The ICAI managing director added that even though the installed capacity of copper smelting is 950,000 tonnes per annum, the current operational capacity is 500,000 tonnes per annum.

Similarly, the installed refining capacity is 985,000 tonnes per year, however, the operational capacity is 785,000 tonnes. This is causing a supply deficit and reliance on imports, owing to the closure of Vedanta’s copper smelter.

Prior to the closure of the Sterlite Copper manufacturing plant in Tuticorin, India was a net copper exporter for nearly two decades. For the first time in 2018, India became a net copper importer, and new trade partners for India include Southeast Asia, Japan, and West Asia.

As per a study conducted by research and advocacy firm CUTS International (Consumer Unity & Trust Society) with funding from NITI Aayog, the closure of the Sterlite Copper unit resulted in an overall economic loss of approximately Rs 14,749 crore until May 2021 alone, with an impact on government revenues of Rs 7,642 crore. Furthermore, the net loss of employment (both direct and indirect) totalled nearly 30,000 jobs.

“Thus, through the data collected and analysed for the purpose of this report, the consolidated loss to the economy owing to closure of the Copper Plant on all stakeholders is estimated to be around Rs. 14,749 crore since its closure in May 2018. The cumulative loss for the entire period of plant closure is roughly around 0.72% of the State Gross Domestic Product (SGDP) of Tamil Nadu,” the CUTS report states.

Excerpt from CUTS report outlining the impact of Sterlite Copper’s closure

Notably, the unit’s closure in 2018 affected over 400 downstream units, 40 contractors, and even transport businesses.

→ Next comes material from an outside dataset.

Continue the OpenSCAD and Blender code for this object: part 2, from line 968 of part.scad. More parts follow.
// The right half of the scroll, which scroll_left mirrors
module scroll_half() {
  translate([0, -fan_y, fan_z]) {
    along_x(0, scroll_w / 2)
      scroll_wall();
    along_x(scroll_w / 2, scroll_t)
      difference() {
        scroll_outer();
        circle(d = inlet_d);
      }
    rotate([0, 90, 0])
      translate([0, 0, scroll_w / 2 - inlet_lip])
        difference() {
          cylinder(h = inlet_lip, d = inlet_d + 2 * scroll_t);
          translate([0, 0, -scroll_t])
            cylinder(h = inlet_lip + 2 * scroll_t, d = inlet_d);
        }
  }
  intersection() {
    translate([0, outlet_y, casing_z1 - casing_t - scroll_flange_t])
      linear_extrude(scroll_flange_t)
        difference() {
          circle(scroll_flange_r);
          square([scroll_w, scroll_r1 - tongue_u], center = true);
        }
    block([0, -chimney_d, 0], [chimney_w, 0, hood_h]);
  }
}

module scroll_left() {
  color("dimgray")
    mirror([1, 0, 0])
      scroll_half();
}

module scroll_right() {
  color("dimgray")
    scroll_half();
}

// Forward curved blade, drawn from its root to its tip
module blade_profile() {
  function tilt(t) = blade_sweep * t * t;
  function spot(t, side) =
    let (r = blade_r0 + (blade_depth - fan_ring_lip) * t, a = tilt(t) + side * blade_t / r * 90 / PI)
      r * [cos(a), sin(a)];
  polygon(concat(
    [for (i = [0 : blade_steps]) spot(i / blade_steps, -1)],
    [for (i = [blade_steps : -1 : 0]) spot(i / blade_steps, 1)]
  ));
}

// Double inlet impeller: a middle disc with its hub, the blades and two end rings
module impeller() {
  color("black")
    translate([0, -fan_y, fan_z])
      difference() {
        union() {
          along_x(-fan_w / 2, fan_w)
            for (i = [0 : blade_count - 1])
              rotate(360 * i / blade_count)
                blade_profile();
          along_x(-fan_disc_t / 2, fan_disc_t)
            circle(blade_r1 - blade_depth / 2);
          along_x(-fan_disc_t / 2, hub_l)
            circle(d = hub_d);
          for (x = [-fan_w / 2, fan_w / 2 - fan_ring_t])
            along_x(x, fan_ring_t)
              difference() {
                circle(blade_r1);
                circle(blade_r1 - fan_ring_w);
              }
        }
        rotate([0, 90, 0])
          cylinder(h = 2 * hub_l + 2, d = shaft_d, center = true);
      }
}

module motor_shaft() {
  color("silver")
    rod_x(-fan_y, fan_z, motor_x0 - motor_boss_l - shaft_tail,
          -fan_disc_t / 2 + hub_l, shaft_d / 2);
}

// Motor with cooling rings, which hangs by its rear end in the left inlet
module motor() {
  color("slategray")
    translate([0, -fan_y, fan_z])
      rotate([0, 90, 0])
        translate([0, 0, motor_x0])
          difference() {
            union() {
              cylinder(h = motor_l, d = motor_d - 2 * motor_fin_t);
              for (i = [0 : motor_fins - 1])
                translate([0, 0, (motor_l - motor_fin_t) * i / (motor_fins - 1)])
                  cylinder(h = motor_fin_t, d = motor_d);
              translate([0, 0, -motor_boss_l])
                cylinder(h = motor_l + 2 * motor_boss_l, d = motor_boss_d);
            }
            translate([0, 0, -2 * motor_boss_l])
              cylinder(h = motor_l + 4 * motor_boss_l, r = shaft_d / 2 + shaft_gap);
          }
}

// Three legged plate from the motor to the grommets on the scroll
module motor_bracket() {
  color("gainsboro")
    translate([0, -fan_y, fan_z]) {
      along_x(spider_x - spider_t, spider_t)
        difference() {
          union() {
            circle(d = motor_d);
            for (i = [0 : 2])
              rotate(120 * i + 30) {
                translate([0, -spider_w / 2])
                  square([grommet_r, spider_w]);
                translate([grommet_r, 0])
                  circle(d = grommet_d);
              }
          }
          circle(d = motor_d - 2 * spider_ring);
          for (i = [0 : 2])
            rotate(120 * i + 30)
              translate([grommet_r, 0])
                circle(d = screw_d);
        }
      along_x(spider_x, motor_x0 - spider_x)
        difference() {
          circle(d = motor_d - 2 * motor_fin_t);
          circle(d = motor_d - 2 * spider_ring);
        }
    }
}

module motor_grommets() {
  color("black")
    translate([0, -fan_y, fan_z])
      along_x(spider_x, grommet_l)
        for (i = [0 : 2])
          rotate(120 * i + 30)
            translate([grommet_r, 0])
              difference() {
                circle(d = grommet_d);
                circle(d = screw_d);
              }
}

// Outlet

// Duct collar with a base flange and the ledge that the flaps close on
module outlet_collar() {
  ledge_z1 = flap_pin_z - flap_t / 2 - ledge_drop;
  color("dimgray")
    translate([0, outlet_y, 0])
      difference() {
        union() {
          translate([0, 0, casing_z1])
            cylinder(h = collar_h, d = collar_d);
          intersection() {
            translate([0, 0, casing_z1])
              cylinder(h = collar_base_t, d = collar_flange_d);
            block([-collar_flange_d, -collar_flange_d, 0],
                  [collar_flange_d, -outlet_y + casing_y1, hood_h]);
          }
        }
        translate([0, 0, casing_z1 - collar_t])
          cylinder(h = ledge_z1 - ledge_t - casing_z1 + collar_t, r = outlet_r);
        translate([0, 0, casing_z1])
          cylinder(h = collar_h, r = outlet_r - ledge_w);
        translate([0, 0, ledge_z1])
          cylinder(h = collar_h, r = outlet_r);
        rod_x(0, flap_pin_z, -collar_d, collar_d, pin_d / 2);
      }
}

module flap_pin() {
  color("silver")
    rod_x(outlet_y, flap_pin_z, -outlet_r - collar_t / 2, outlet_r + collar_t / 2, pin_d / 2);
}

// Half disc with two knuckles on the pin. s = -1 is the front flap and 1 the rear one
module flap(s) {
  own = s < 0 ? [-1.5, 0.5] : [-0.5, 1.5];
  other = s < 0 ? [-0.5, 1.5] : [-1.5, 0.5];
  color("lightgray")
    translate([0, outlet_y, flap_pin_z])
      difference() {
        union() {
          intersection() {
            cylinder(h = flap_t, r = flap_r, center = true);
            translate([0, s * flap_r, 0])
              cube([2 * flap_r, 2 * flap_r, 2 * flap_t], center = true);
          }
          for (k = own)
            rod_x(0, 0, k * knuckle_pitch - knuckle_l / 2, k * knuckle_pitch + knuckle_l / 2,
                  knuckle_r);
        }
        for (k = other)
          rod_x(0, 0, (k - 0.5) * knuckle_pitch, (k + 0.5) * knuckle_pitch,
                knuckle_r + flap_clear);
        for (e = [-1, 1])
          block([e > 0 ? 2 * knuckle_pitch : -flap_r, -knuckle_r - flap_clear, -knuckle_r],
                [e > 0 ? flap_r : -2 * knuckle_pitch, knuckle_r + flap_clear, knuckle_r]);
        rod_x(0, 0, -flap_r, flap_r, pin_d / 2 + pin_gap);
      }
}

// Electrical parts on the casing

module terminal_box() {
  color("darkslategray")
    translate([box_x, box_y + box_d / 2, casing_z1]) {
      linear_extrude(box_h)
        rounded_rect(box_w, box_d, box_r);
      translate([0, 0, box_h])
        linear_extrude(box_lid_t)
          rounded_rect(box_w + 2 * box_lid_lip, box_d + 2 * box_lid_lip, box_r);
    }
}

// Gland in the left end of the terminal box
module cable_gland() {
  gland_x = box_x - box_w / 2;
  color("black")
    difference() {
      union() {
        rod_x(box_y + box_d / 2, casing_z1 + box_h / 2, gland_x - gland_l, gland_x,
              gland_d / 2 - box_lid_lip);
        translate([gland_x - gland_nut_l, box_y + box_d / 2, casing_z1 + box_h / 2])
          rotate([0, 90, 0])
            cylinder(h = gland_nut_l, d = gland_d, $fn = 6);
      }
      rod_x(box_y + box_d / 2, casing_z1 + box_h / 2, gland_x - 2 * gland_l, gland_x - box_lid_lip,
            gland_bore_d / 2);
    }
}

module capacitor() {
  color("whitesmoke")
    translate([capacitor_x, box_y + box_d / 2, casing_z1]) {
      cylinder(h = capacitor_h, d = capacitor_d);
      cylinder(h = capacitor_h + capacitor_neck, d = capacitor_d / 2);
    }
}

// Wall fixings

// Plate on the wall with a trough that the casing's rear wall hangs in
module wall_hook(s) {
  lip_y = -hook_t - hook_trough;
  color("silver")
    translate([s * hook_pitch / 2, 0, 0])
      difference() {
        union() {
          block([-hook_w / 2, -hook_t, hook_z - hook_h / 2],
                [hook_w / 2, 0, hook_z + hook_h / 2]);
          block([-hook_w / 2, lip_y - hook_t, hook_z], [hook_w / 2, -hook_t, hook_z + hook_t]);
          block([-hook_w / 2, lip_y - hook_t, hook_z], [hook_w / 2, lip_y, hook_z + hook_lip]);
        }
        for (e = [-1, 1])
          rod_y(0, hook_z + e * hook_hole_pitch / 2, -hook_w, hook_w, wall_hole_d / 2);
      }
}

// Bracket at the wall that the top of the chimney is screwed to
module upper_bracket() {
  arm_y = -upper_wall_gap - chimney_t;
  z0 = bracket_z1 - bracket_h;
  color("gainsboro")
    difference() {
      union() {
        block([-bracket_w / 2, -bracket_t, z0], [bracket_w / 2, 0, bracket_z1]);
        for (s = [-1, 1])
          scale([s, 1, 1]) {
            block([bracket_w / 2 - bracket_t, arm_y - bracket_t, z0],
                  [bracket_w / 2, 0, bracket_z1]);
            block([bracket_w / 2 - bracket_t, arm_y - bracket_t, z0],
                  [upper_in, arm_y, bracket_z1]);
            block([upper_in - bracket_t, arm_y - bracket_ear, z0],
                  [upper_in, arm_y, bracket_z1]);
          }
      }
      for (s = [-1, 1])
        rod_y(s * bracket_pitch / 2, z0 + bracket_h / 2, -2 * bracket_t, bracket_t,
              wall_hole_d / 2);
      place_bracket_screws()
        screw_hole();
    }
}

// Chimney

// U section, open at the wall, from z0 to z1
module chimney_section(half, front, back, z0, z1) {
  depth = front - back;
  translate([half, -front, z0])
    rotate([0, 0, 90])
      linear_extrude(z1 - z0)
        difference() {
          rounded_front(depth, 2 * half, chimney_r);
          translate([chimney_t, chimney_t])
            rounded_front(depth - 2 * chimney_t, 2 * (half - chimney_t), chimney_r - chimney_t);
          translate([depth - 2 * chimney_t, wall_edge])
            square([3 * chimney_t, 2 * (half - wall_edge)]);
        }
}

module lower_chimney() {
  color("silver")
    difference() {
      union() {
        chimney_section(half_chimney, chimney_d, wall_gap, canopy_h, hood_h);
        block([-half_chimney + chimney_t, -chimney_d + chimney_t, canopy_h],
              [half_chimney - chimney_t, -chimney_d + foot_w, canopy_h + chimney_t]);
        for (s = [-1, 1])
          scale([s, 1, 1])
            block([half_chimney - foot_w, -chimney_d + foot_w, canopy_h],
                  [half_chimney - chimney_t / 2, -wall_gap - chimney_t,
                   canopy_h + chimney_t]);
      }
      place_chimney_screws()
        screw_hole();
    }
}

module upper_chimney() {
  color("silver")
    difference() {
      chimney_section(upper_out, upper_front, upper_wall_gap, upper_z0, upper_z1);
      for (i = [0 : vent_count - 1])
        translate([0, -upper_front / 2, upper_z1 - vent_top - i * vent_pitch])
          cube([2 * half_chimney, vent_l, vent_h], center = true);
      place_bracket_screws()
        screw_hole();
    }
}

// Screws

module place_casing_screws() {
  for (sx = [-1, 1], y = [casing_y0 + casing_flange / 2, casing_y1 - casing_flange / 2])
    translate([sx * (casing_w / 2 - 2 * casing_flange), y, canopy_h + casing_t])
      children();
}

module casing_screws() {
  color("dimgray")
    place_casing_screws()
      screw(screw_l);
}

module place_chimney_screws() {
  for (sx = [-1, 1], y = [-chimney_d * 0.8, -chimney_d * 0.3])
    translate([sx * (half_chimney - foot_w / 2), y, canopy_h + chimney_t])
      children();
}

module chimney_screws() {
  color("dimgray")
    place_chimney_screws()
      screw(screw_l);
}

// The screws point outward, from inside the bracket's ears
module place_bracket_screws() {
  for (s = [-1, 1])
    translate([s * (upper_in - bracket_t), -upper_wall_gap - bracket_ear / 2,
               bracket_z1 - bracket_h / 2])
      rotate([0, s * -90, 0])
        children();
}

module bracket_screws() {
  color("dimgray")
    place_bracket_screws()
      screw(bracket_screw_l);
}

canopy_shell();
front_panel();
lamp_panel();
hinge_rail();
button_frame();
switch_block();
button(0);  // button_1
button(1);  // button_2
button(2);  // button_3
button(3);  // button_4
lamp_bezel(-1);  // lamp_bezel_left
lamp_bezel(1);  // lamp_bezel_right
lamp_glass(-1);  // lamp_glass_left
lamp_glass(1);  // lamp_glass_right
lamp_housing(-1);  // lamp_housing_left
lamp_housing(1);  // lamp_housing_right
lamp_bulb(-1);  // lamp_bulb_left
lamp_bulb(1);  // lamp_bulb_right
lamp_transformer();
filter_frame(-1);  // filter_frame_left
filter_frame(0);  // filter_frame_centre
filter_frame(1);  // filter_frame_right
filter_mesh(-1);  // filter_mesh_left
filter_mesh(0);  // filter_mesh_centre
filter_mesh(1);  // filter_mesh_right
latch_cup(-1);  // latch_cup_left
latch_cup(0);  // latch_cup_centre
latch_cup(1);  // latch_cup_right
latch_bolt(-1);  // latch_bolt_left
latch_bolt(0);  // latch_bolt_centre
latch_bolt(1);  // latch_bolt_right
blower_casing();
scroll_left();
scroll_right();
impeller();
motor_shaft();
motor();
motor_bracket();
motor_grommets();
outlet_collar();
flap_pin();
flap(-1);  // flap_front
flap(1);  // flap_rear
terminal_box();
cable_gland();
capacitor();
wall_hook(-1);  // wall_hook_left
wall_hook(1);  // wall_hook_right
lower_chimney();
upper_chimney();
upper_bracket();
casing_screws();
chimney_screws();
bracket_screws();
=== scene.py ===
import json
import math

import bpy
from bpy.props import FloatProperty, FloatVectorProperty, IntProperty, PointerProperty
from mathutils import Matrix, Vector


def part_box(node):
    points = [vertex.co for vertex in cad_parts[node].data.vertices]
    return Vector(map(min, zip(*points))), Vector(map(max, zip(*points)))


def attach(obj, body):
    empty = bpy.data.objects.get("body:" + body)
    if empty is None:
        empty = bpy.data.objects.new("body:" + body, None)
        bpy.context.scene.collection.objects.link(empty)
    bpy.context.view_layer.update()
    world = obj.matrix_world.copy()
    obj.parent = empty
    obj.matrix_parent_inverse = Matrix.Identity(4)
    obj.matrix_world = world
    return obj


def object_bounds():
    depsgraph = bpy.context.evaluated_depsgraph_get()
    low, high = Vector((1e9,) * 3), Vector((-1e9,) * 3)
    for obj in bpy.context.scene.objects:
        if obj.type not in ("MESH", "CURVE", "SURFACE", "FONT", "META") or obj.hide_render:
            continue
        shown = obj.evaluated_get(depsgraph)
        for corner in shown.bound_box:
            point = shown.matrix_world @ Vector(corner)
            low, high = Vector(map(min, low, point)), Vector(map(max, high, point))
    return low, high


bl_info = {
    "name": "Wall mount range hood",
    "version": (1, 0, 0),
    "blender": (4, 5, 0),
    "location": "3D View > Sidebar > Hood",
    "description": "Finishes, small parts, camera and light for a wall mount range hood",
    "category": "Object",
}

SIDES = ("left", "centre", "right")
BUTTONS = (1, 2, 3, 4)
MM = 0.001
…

“The downstream industries got affected a lot. I was buying their acid called fluorosilicic acid (a waste material), which allegedly caused environmental pollution at the unit. Both my company and Southern Petrochemical Industries Corporation were dependent on this plant for this acid. Now, I have lost crores of rupees and had to shift the unit to Odisha now, after five years. Even equipment was a loss to me,” said N P Gopalakrishnan, a partner of Amrita Chemicals which used to convert fluorosilicic acid into sodium silicofluoride, which is used in industries including glass, rubber, and metal fluxes.

Notably, on May 22, 2018, a tragic incident occurred where at least 13 individuals lost their lives, and many others were injured as the police fired upon a large gathering protesting pollution allegedly stemming from the copper smelting unit. Responding to the violent protests regarding pollution concerns, the Tamil Nadu government, on May 28, 2018, directed the state pollution control board to seal and “permanently” close the mining group’s plant.

However, the domestic copper production is set to recover with the commencement of operations at Kutch Copper, the copper greenfield copper refinery of Adani Enterprises in Mundra. The plant is starting with a capacity of 0.5 million of tonnes per annum (MTPA). The capacity will be doubled in the second phase, after which it will become the world’s largest single-location custom smelter. As per the company, the plant boasts cutting-edge technology and digitalization while adhering to exemplary environmental, social, and governance (ESG) standards. At present the only major copper producer in India is KM Birla promoted Hindalco Industries.